In fact, I struggle to get one customer to move beyond 10.1B and the mere fact that the fix is in the pipeline will strengthen my case a lot.

We've come a long way since I first encountered that bug and much has changed.

We tripped over it a lifetime ago. That was before easy access to nice internet portals and support in our own time zone. A hot fix would come on a CD, mailed to us a week before from the US. Then we would need to copy and courier it to customers in other countries.... Even if the ESD existed, the internet was so slow that the CD would beat a download by days.

What I try to say is this:

We can normally have two situations. One is sad, with a possible happy ending for everybody, one is about winners and losers. It all depends on how we reject something in the beginning.

Sad Story (Vendor cannot satisfy and customer, neither like it.)

- Bad news. It is a bug. we are not in a position to fix it.

Happy Ending (Vendor makes a difference for customer. Both elated)

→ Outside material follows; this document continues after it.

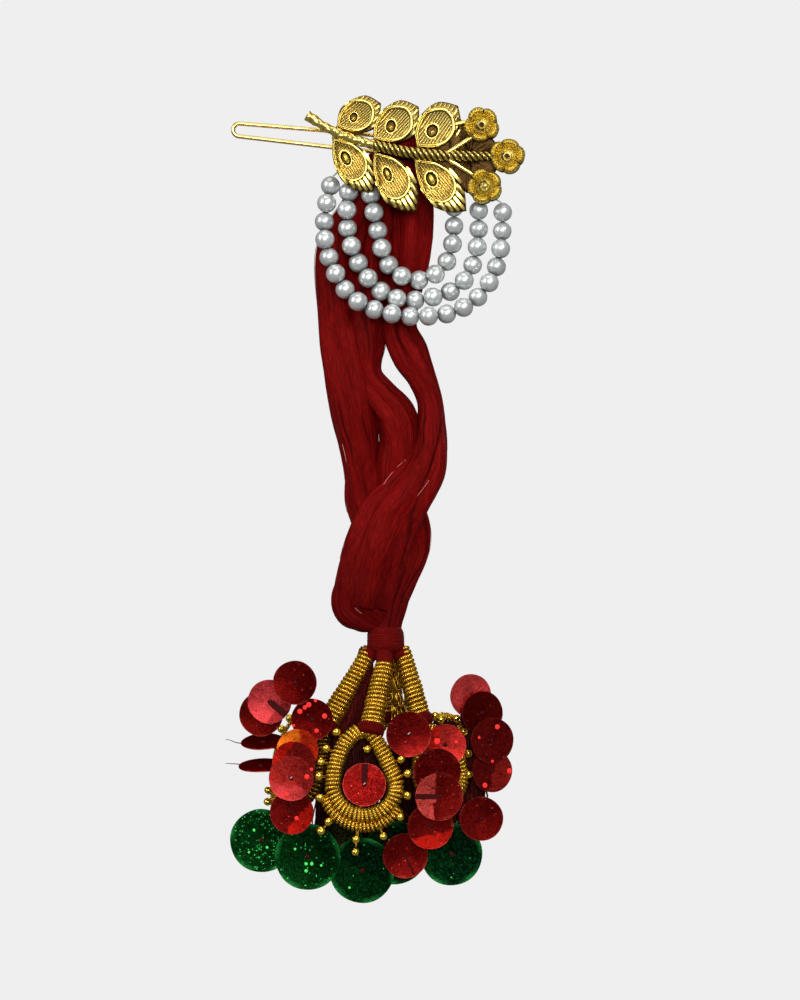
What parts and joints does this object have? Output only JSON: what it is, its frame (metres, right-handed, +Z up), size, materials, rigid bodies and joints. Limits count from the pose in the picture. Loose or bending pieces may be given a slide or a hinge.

- This was (re)discovered / we looked at it again. We are now in a position to fix it. Watch this space.

Winner and looser

- Vendor (winner) sugar coat the matter and refuse to fix it, brush it under the table. Customer (looser) left out in the cold.

- Vendor (loser) "cave" and undertake to fix it, admitting that the customer (winner) was right all the time.

As programmers we often run into situations where we are changing a sad story into a happy story, just to find that the user is not celebrating the breakthrough with us, but a victory over us in a long forgotten war started by someone who may be long gone.

I guess the point of the thread, for me, is this:

Don't be a hard-ass winner today, rather share the user's pain. That way the guy who fix it can celebrate with the user, rather than being confused about a user's victory dance. Who knows, it might be you.